Lowe is talking about chemistry, but the observation is widely applicable. Especially for papers that rely on empirical work with painstakingly assembled datasets, the only way for peer reviewers to do the kind of thorough vetting that many commentators seem to imagine is implied by the words "peer review" would be to . . . well, go back and re-do the whole thing.  Obviously, this is not what happens.  Peer reviewers check for obvious anomalies, originality, and broad methodological weakness.  They don't replicate the work themselves.  Which means that there is immense space for things to go wrong--intentionally or not.

After all, Michael Bellesiles' central work was all peer reviewed--and passed with flying colors even though some of the numbers in one of his most important tables did not add up correctly.  One could argue that the fatal mistake Bellesiles made was to get greedy--to fake a controversial thesis capable of winning him awards.  This was an area that a lot of people were working in, and a lot of other people got interested in once Bellesiles took such a bold stand.  Both groups were bound to attempt to replicate his work.  If he'd just been satisfied to grind out a series of fake papers on less well-trafficked subjects, he might not have been found out for decades, if at all.

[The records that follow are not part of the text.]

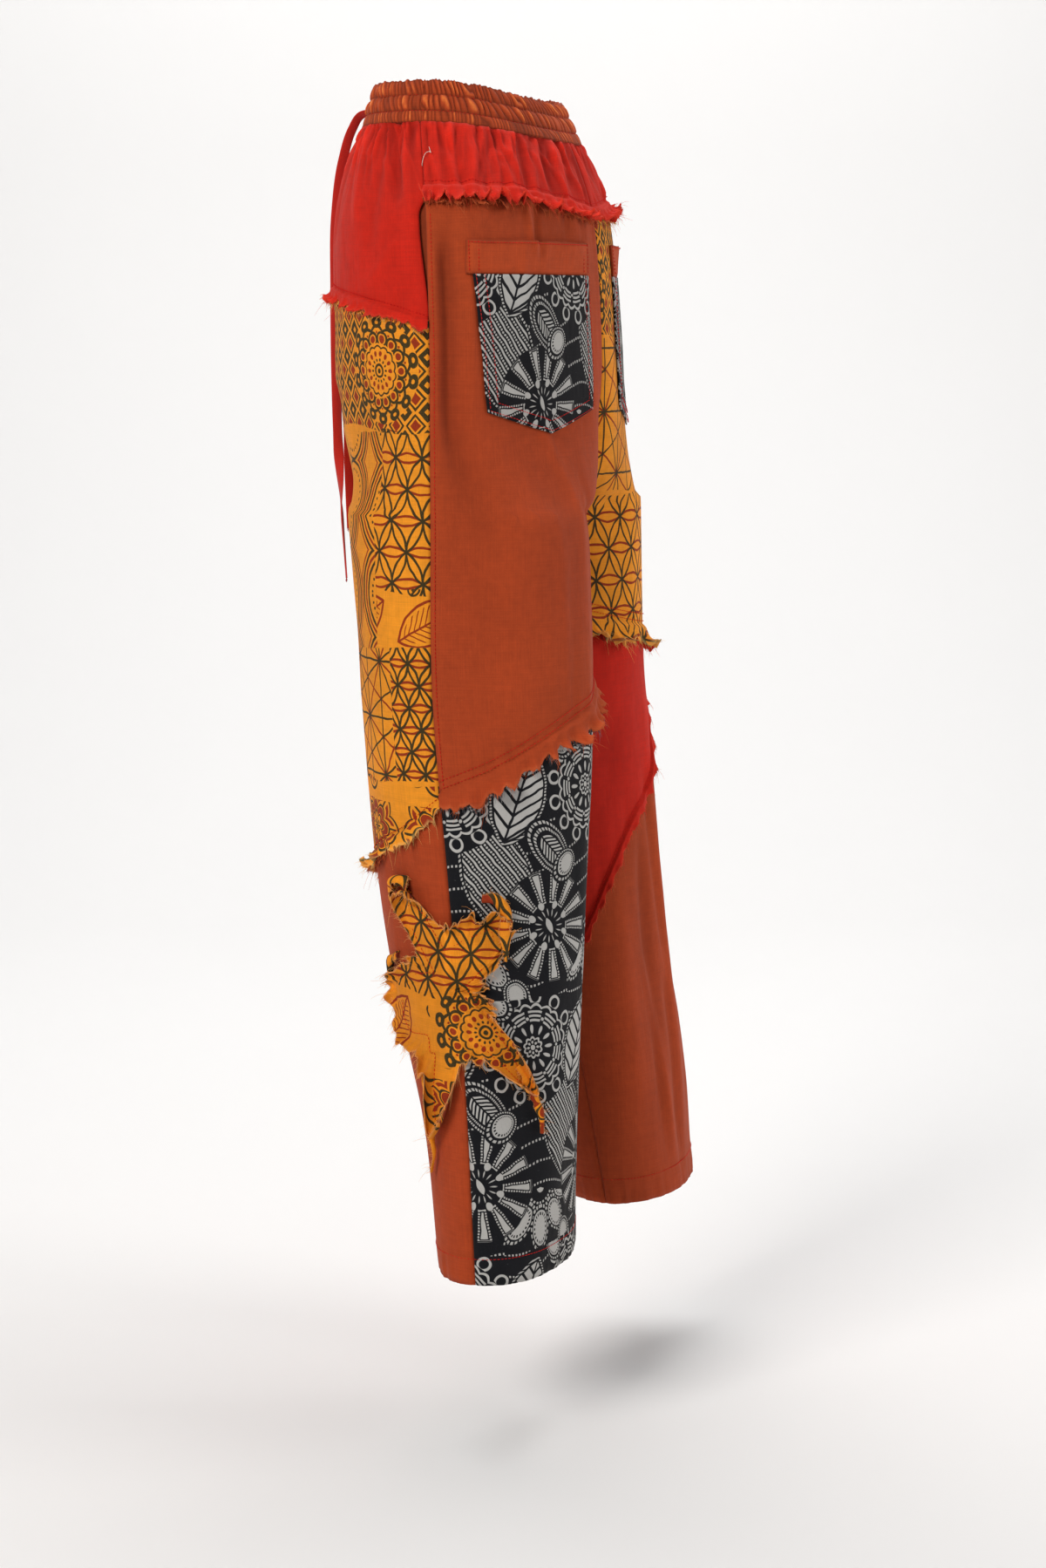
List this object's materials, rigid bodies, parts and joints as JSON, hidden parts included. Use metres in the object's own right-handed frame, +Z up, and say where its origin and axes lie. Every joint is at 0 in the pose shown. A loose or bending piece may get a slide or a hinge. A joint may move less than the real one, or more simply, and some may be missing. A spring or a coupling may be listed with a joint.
{
  "type": "palazzo pants",
  "caption": "Wide straight patchwork trousers in worn form, with a gathered waistband, raw-edged patches, patch pockets, a ragged star patch and a hanging drawstring.",
  "frame": {"origin": "in the middle of the waist opening, level with the top edge of the waistband at the front, where the wearer's waist holds it", "axes": "+Z up along the trousers, -Y towards the wearer's front, +X towards the wearer's left"},
  "size_m": [0.42, 0.2786, 0.9425],
  "materials": {
    "rust": "matt woven cotton",
    "red": "matt woven cotton",
    "ochre": "matt printed cotton",
    "black": "matt printed cotton"
  },
  "bodies": {
    "root": {"waistband": "rust", "yoke_back_left": "red", "yoke_back_right": "red", "front_left_upper": "red", "front_right_upper": "red", "front_left_middle": "ochre", "front_left_lower": "rust", "front_right_middle": "black", "front_right_lower": "rust", "back_left_upper": "rust", "back_left_lower": "black", "back_right_upper": "ochre", "back_right_middle": "red", "back_right_lower": "rust", "back_pocket_band_left": "rust", "back_pocket_band_right": "rust", "back_pocket_left": "black", "back_pocket_right": "black", "side_pocket_bag_left": "rust", "side_pocket_bag_right": "rust", "star_patch": "ochre", "drawstring_end_left": "red", "drawstring_end_right": "red"}
  },
  "joints": []
}
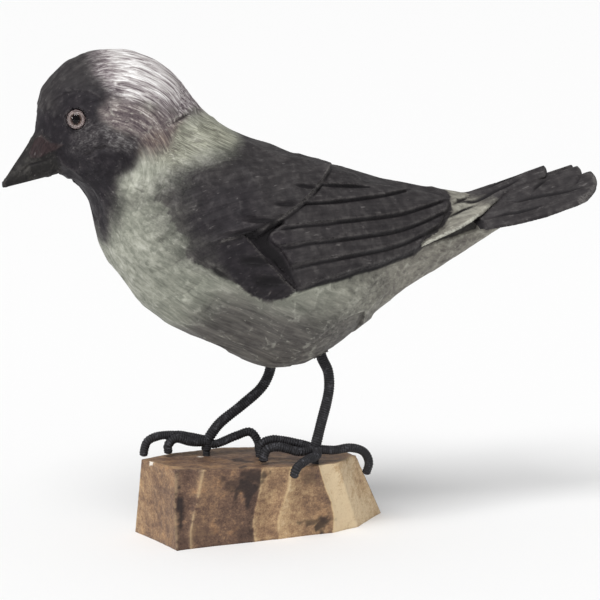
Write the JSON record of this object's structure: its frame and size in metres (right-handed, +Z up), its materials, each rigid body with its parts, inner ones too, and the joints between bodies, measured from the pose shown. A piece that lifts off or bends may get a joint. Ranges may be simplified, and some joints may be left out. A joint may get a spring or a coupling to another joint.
{
  "type": "jackdaw figure",
  "caption": "Hand-carved painted wooden jackdaw with glass eyes, standing on cord-wound wire legs on a knife-cut stained wood block.",
  "frame": {"origin": "centre of the overall box, on the ground plane that the block stands on", "axes": "+Z up, -X the way the bird faces, +X towards its tail, -Y its left side"},
  "size_m": [0.2586, 0.0882, 0.2074],
  "materials": {
    "painted_wood": "matt paint, charcoal on face, wings and tail, pale grey-green on neck and body, silvery crown",
    "eye_glass": "polished clear glass over a painted ring",
    "wound_cord": "black waxed cord wound tightly over steel wire",
    "stained_wood": "brown stain, worn at the knife-cut edges, satin"
  },
  "bodies": {
    "root": {"carved_bird": "painted_wood", "left_eye": "eye_glass", "right_eye": "eye_glass", "left_leg": "wound_cord", "right_leg": "wound_cord", "base_block": "stained_wood"}
  },
  "joints": []
}
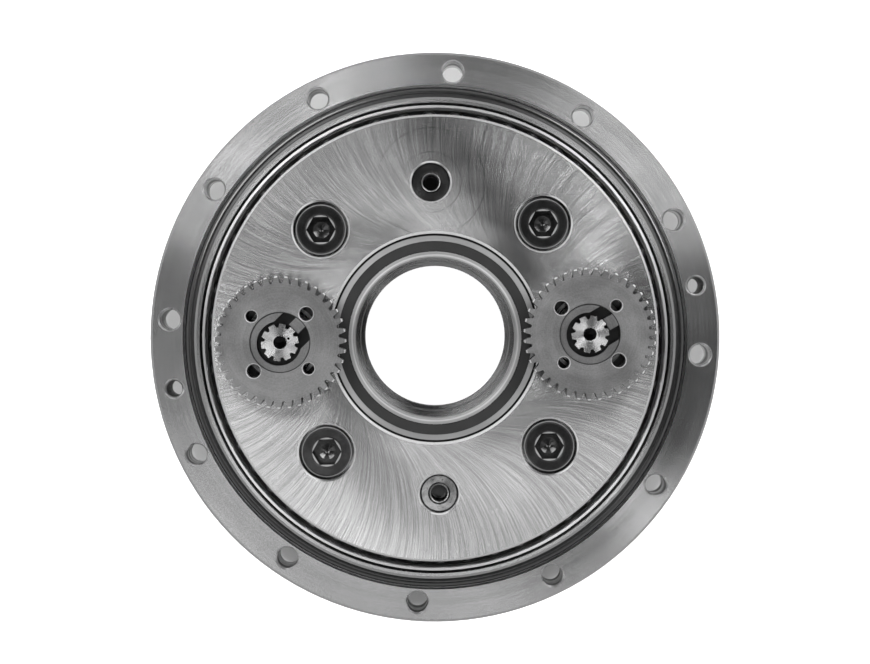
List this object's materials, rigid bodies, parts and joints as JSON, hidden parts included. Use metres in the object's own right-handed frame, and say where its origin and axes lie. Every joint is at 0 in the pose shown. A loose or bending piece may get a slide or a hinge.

This is not to say that the peer review system is worthless.  But it's limited.  Peer review doesn't prove that a paper is right; it doesn't even prove that the paper is any good (and it may serve as a gatekeeper that shuts out good, correct papers that don't sit well with the field's current establishment for one reason or another).  All it proves is that the paper has passed the most basic hurdles required to get published--that it be potentially interesting, and not obviously false.  This may commend it to our attention--but not to our instant belief.